◆ What you need to do ◆
Repeat every line, exactly, from the very first through the one where "in (barrel, arm)]" appears. Add nothing else.

◆ Data lines ◆
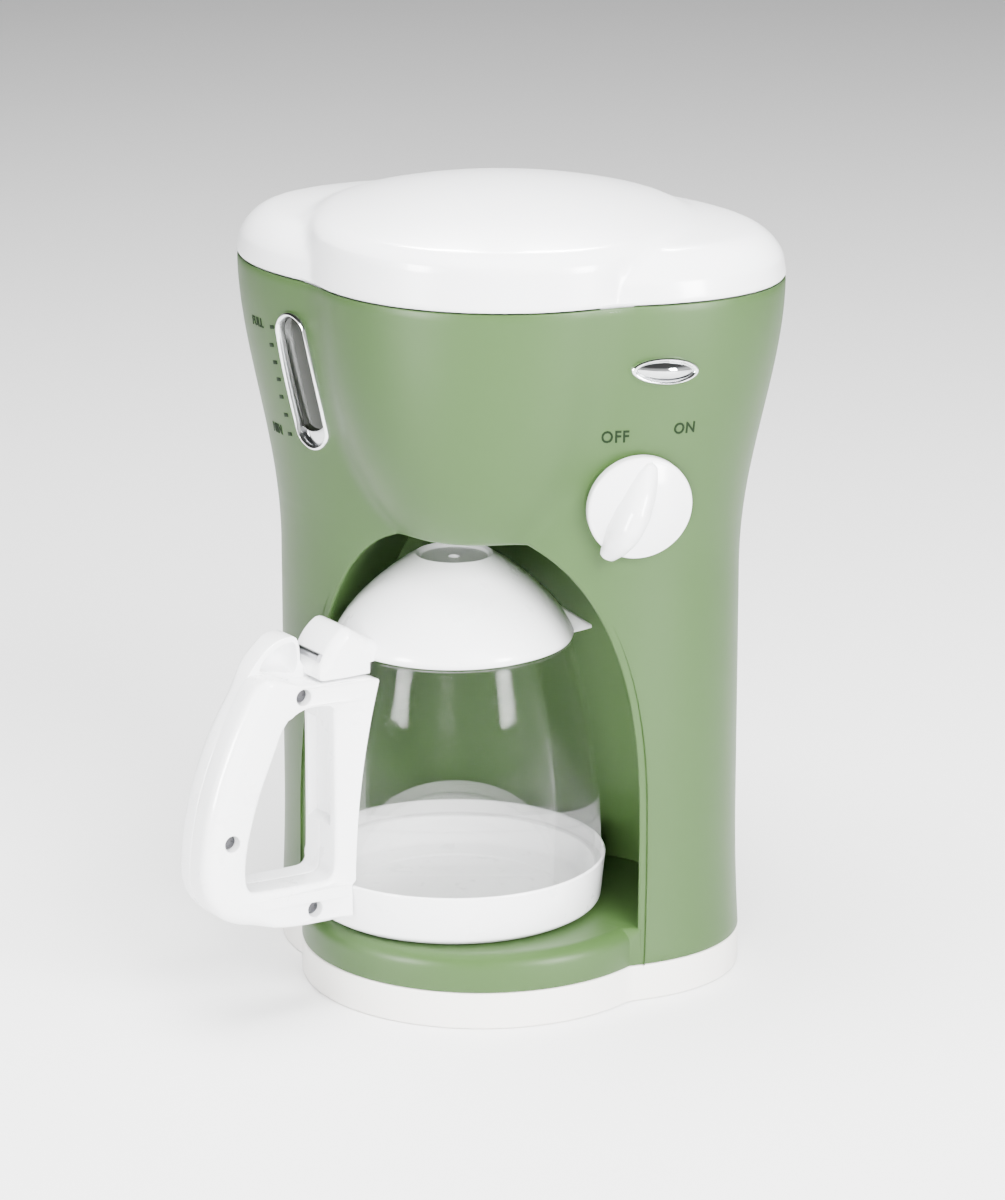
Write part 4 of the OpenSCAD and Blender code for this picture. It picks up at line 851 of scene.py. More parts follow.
alongY = np.array([[1, 0, 0], [0, 0, 1], [0, 1, 0]])      # (across, up, level) with the level along +Y
alongX = np.array([[0, 1, 0], [0, 0, 1], [1, 0, 0]])
gap = rear["doorGap"]
frameRings = [rectangleRing(rear["padHalf"], rear["padLow"], rear["padHigh"], 2.5),
              rectangleRing(rear["doorHalf"], rear["doorLow"], rear["doorHigh"], 0.4)]
seatRings = [rectangleRing(rear["doorHalf"] + gap, rear["doorLow"] - gap, rear["doorHigh"] + gap, 0.4),
             rectangleRing(rear["wayHalf"], rear["wayLow"], rear["wayHigh"], 1.0)]
padFrame = plate(frameRings, rear["padBack"], rear["padFace"], 0, 0.5)
doorSeat = plate(seatRings, rear["doorSeat"] - rear["seatThick"], rear["doorSeat"], 0, 0)


# Knuckle as a plate across the hinge: a round end with an arm, and the hole for the pin
def knuckle(armPoints, centreX, half):
    a = np.linspace(0, 2 * np.pi, 49)[:-1]
    ring = np.stack([np.cos(a), np.sin(a)], 1) * rear["knuckleR"]
    armRing = evenOutline(np.array(armPoints, float), 1.2)
    arm = plate([armRing], centreX - half + 0.05, centreX + half - 0.05, 0.3, 0.3)
    barrel = plate([ring, circleRing(rear["pinR"], 40)], centreX - half, centreX + half, 0.35, 0.35)
    origin = np.array([0, rear["hingeY"], rear["hingeZ"]])
    return [buildMesh("knuckle", *placed(alongX, origin, part)) for part in (barrel, arm)]


rearArm = [(-5.8, -11.0), (-3.0, -11.0), (1.6, -6.0), (1.6, -1.6), (-3.2, -1.2), (-5.8, -1.2)]
rearPieces = [applyModifiers(rearMesh(), ("SOLIDIFY", {"thickness": house["wall"] * mm, "offset": -1}))]
rearPieces += [buildMesh("door frame", *placed(alongY, np.zeros(3), part)) for part in (padFrame, doorSeat)]
for side in (-1, 1):
    rearPieces += knuckle(rearArm, side * rear["knuckleX"], rear["knuckleHalf"])
addPiece("housing_rear", joinMeshes("housing_rear", rearPieces), "machine", "body_green", ["rear_shell"])
print("rear of the housing ready")


# Base moulding

base = dict(low=0.0, top=11.1, sunk=1.2, floorTop=3.4, rim=2.4, roundLow=1.0, roundTop=0.7, crease=1.5,
            wells=((-56, 4), (56, 4), (-16, -62), (16, -62)), wellR=3.2, wellTop=5.2, pillarR=4.8,
            soundY=-26.0, soundStep=4.5, soundR=1.3)


# Plan of the base: the main ellipse and the platform's circle with the crease between them filled
def basePlan(grow, steps=360):
    t = np.arange(steps) * 2 * np.pi / steps
    main = ellipseReach(t, halfW(house["bottomZ"]) + grow, halfD(house["bottomZ"]) + grow)
    disc = circleReach(t, house["platformR"] + grow, -house["platformY"])
    reach = softMax(main, disc, base["crease"])
    return np.stack([reach * np.cos(t), reach * np.sin(t)], 1)


# The base as one closed moulding: rings from the sunk underside out over the rounded rim to the floor, with
# the screw wells, their pillars and the sound holes let in
def baseMesh():
    low, top, rim, sunk, floorTop = (base[key] for key in ("low", "top", "rim", "sunk", "floorTop"))
    rows = [ringAt(basePlan(-rim), sunk), ringAt(basePlan(-rim), low)]
    for radius, level, side in ((base["roundLow"], low, 1), (base["roundTop"], top, -1)):
        for a in np.linspace(0, np.pi / 2, 6)[::side]:
            plan = basePlan(-radius * (1 - math.sin(a)))
            rows.append(ringAt(plan, level + side * radius * (1 - math.cos(a))))
    rows += [ringAt(basePlan(-rim), top), ringAt(basePlan(-rim), floorTop)]
    grids = [closedGrid(rows)]
    under, over = [rows[0]], [rows[-1]]
    for place in base["wells"]:
        well, pillar = circleRing(base["wellR"], 40, place), circleRing(base["pillarR"], 40, place)
        centre = np.full((40, 2), place, float)
        for ring, foot, end in ((well, sunk, base["wellTop"]), (pillar, floorTop, base["wellTop"] + 1)):
            grids.append(closedGrid([ringAt(ring, foot), ringAt(ring, end), ringAt(centre, end)]))
        under.append(ringAt(well, sunk))
        over.append(ringAt(pillar, floorTop))
    for circle in range(3):
        count, away = max(1, 6 * circle), base["soundStep"] * circle
        for a in 2 * math.pi * np.arange(count) / count:
            hole = circleRing(base["soundR"], 20, (away * math.cos(a), base["soundY"] + away * math.sin(a)))
            grids.append(closedGrid([ringAt(hole, sunk), ringAt(hole, floorTop)]))
            under.append(ringAt(hole, sunk))
            over.append(ringAt(hole, floorTop))
    return buildMesh("base_moulding", grids, [under, over])


addPiece("base_moulding", baseMesh(), "machine", "base_white", ["base_plinth"])
print("base ready")


# Lid of the housing

lidForm = dict(low=210.4, wall=2.2, draft=0.8, crease=1.8, edge=0.4,
               sideWall=2.0, sideRound=11.0, sideRise=19.9,
               midWall=9.6, midRound=5.6, midRise=24.9, midR=57.2, midX=3.0, midY=-11.8,
               crownY=-7.0, crownR=62.0, knuckleHalf=9.0,
               insets=[0, .06, .14, .24, .36, .5, .65, .8, 1, 1.3, 1.7, 2.2, 2.8, 3.5, 4.3, 5.2, 6.2, 7.4, 8.8,
                       10.4, 12.2])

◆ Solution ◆
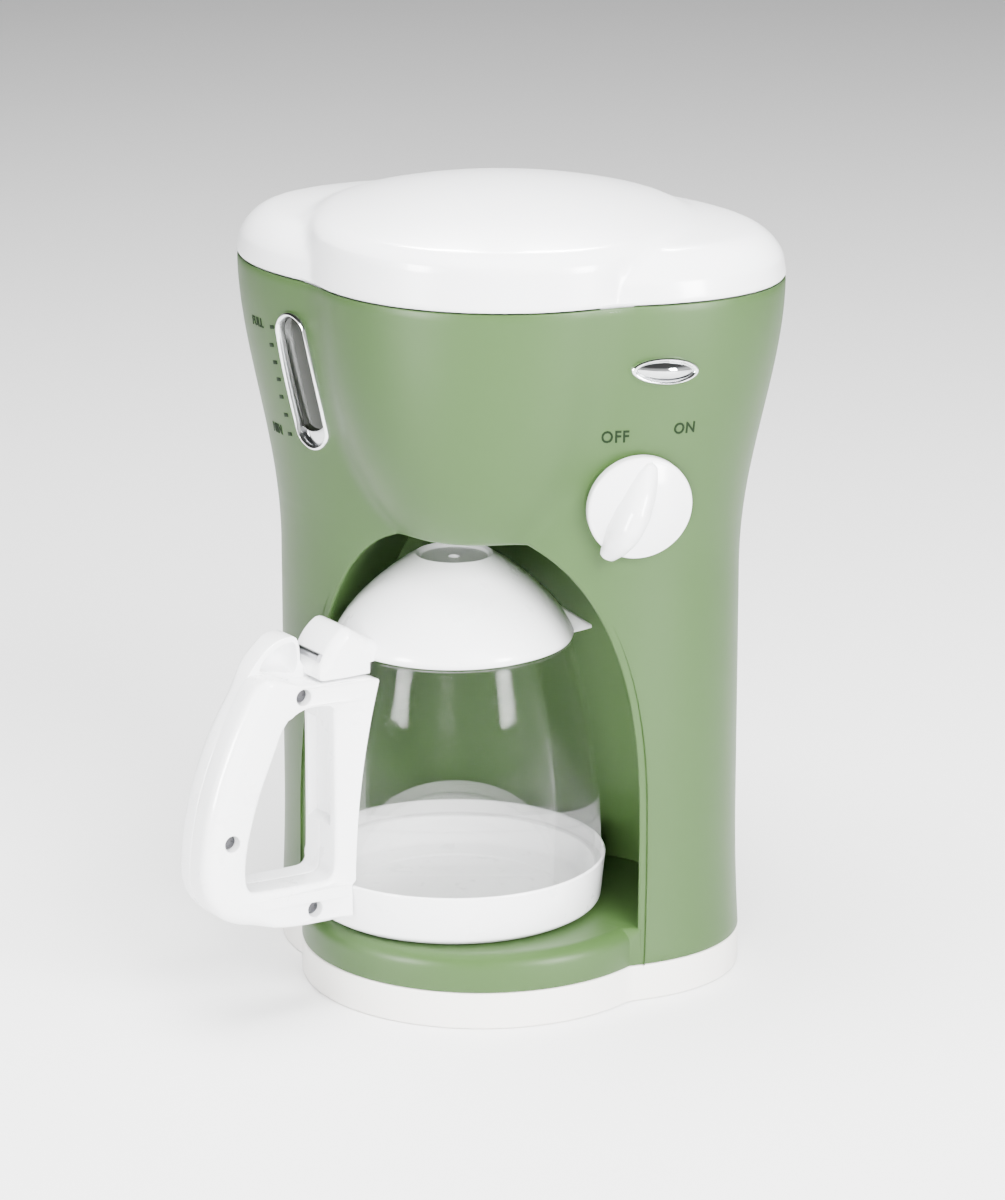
Write part 4 of the OpenSCAD and Blender code for this picture. It picks up at line 851 of scene.py. More parts follow.
alongY = np.array([[1, 0, 0], [0, 0, 1], [0, 1, 0]])      # (across, up, level) with the level along +Y
alongX = np.array([[0, 1, 0], [0, 0, 1], [1, 0, 0]])
gap = rear["doorGap"]
frameRings = [rectangleRing(rear["padHalf"], rear["padLow"], rear["padHigh"], 2.5),
              rectangleRing(rear["doorHalf"], rear["doorLow"], rear["doorHigh"], 0.4)]
seatRings = [rectangleRing(rear["doorHalf"] + gap, rear["doorLow"] - gap, rear["doorHigh"] + gap, 0.4),
             rectangleRing(rear["wayHalf"], rear["wayLow"], rear["wayHigh"], 1.0)]
padFrame = plate(frameRings, rear["padBack"], rear["padFace"], 0, 0.5)
doorSeat = plate(seatRings, rear["doorSeat"] - rear["seatThick"], rear["doorSeat"], 0, 0)


# Knuckle as a plate across the hinge: a round end with an arm, and the hole for the pin
def knuckle(armPoints, centreX, half):
    a = np.linspace(0, 2 * np.pi, 49)[:-1]
    ring = np.stack([np.cos(a), np.sin(a)], 1) * rear["knuckleR"]
    armRing = evenOutline(np.array(armPoints, float), 1.2)
    arm = plate([armRing], centreX - half + 0.05, centreX + half - 0.05, 0.3, 0.3)
    barrel = plate([ring, circleRing(rear["pinR"], 40)], centreX - half, centreX + half, 0.35, 0.35)
    origin = np.array([0, rear["hingeY"], rear["hingeZ"]])
    return [buildMesh("knuckle", *placed(alongX, origin, part)) for part in (barrel, arm)]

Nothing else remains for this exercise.